Dalam hal revolusi mental, menurut Zilmahram (habahate.blogspot.com),
secara operasional revolusi mental dapat diartikan sebagai upaya untuk
melakukan perubahan mendasar dalam berbagai segi kehidupan berbangsa dan
bernegara yang akan membentuk pola pikir, sikap dan perilaku rakyat Indonesia
agar berdaulat secara politik, berdikari secara ekonomi dan berkepribadian
secara sosial budaya.
Jika menilik kedua pengertian diatas dapat dikatakan
pendidikan karakter berfokus pada individu sedangkan revolusi mental menyasar
lebih luas kepada masyarakat dan bangsa.
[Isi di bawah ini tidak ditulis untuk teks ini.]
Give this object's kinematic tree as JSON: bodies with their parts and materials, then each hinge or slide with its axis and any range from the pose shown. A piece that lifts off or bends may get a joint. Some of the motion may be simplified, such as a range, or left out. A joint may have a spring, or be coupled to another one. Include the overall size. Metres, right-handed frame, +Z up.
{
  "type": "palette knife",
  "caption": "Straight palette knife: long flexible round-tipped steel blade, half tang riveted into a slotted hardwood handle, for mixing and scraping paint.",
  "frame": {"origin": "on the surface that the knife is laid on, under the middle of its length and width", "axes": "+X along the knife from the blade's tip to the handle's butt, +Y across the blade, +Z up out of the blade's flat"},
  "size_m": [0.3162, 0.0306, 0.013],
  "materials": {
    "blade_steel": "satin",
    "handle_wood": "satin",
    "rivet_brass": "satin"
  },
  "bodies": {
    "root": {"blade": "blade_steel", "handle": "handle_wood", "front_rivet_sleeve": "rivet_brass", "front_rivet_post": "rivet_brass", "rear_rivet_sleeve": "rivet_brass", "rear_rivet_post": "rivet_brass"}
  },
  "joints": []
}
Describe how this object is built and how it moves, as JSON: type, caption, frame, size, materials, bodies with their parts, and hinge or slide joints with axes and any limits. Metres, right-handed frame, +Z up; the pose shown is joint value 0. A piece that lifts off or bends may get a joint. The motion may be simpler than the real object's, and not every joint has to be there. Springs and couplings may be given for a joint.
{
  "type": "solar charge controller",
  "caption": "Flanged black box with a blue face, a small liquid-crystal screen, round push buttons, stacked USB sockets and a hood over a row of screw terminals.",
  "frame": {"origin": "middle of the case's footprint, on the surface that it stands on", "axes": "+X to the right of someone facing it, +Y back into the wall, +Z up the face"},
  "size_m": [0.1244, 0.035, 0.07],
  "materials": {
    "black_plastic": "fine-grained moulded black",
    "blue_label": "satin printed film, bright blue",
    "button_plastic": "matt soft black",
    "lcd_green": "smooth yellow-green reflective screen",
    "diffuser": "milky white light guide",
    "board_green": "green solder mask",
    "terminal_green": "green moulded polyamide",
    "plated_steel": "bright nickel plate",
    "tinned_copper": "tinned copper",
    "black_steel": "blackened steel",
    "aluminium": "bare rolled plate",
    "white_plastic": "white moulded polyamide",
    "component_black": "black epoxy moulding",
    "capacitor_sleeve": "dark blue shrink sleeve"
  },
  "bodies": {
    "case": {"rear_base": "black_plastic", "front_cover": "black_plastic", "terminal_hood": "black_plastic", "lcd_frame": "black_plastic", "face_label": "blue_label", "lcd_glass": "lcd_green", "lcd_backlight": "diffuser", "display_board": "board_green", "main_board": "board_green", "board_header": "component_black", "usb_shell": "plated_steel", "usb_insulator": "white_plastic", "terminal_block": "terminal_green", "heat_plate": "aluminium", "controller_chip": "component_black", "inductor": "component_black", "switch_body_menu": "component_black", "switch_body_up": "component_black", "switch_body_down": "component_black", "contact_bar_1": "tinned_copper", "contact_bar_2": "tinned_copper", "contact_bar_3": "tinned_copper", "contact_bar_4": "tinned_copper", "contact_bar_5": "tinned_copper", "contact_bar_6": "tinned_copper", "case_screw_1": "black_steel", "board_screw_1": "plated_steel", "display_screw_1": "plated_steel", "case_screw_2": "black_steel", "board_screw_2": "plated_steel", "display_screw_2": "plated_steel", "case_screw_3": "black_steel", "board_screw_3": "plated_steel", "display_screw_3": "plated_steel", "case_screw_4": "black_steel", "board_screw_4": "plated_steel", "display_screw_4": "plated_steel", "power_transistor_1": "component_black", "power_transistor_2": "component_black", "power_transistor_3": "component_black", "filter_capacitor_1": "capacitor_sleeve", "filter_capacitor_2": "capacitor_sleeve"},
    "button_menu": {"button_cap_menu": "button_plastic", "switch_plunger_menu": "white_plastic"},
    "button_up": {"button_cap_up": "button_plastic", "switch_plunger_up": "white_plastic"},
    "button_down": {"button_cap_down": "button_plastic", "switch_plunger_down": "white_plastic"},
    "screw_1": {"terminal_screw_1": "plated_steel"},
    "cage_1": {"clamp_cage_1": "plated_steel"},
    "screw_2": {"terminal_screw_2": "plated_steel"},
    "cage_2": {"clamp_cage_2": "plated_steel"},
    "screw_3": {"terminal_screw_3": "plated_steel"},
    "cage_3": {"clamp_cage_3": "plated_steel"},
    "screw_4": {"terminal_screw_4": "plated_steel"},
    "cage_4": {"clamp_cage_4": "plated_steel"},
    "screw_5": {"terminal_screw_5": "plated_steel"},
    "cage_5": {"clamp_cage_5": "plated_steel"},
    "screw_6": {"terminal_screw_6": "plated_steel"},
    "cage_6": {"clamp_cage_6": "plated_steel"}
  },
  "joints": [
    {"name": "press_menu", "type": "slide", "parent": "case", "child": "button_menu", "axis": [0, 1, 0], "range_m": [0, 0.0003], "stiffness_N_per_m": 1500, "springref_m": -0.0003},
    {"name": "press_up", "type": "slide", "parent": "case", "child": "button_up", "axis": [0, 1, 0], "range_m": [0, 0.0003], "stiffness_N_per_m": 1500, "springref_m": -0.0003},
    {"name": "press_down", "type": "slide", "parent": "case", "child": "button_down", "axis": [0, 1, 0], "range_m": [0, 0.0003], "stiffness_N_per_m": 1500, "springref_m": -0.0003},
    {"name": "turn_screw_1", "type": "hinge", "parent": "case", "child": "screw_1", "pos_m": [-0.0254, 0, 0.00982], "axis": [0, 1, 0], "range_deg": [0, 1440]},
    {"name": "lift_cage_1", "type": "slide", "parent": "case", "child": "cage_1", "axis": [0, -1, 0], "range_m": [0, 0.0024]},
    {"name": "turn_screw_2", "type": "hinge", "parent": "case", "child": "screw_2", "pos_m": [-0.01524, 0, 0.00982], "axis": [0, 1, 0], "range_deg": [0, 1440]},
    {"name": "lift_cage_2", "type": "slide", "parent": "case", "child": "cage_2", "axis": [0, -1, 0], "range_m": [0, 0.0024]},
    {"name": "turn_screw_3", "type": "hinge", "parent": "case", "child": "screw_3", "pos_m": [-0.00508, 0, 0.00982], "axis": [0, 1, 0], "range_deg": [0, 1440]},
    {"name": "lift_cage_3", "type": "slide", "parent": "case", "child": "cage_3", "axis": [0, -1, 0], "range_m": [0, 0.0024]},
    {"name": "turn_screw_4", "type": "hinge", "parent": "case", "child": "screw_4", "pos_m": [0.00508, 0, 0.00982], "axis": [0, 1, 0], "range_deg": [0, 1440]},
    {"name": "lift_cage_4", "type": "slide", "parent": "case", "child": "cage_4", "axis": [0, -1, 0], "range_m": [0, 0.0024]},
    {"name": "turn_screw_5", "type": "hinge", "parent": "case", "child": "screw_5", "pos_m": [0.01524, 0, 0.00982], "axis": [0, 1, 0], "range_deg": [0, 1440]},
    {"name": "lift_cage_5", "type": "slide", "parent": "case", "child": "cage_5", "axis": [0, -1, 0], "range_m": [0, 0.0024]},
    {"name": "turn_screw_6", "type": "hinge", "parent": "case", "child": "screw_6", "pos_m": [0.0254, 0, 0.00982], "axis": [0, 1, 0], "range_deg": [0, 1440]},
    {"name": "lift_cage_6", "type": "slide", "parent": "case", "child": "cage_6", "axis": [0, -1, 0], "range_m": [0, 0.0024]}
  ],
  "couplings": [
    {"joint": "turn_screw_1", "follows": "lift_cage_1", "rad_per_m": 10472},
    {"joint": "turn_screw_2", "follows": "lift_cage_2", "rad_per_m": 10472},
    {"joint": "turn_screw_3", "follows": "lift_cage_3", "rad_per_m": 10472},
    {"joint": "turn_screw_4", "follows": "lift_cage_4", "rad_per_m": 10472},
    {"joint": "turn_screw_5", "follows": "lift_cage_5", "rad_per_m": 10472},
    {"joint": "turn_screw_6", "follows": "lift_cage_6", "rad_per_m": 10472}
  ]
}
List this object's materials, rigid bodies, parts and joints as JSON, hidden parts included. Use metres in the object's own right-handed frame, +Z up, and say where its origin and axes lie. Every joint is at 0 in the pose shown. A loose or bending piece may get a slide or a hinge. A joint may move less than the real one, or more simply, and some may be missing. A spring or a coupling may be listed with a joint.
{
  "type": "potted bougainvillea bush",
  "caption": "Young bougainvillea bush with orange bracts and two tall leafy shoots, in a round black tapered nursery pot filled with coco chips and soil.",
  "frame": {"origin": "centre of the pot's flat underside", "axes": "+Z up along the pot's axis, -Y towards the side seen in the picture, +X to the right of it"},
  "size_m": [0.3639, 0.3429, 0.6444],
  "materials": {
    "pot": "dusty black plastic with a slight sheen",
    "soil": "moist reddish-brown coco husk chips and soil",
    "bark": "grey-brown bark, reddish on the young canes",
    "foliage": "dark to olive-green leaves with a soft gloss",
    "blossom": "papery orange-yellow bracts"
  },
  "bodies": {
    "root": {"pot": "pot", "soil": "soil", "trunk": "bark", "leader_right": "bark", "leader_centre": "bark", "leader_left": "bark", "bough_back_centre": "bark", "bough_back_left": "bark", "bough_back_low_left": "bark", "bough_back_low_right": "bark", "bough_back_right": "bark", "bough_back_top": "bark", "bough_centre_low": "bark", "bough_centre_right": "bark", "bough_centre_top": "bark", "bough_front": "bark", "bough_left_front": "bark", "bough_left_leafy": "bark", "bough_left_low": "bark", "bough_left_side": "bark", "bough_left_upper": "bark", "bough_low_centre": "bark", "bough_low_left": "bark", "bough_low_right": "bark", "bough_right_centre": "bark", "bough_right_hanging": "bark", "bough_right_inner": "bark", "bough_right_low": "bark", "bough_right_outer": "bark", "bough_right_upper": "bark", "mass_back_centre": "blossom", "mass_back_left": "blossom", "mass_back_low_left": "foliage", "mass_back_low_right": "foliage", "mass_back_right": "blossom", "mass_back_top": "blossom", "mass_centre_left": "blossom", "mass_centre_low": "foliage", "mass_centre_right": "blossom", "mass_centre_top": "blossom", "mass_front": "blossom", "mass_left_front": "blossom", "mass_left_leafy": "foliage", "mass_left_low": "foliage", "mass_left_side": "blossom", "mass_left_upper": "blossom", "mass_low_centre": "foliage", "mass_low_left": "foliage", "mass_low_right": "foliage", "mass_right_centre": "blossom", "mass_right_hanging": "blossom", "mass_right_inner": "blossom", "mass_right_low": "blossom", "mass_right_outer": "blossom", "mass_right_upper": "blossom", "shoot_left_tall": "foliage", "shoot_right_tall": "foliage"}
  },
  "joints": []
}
Tentunya kedua konsep ini bisa saling
memperkuat, melengkapi, menyatu menjadi sesuatu yang tidak saling terpisahkan. Tentunya
diperlukan langkah-langkah yang lebih konkrit untuk mengsinergikan kedua hal
diatas. Pengambil kebijakan dan pihak-pihak yang lebih otoritatif perlu
merumuskan lebih lanjut operasionalisasi kedua konsep diatas, pendidikan
karakter dan revolusi mental untuk mencapai manusia Indonesia yang unggul.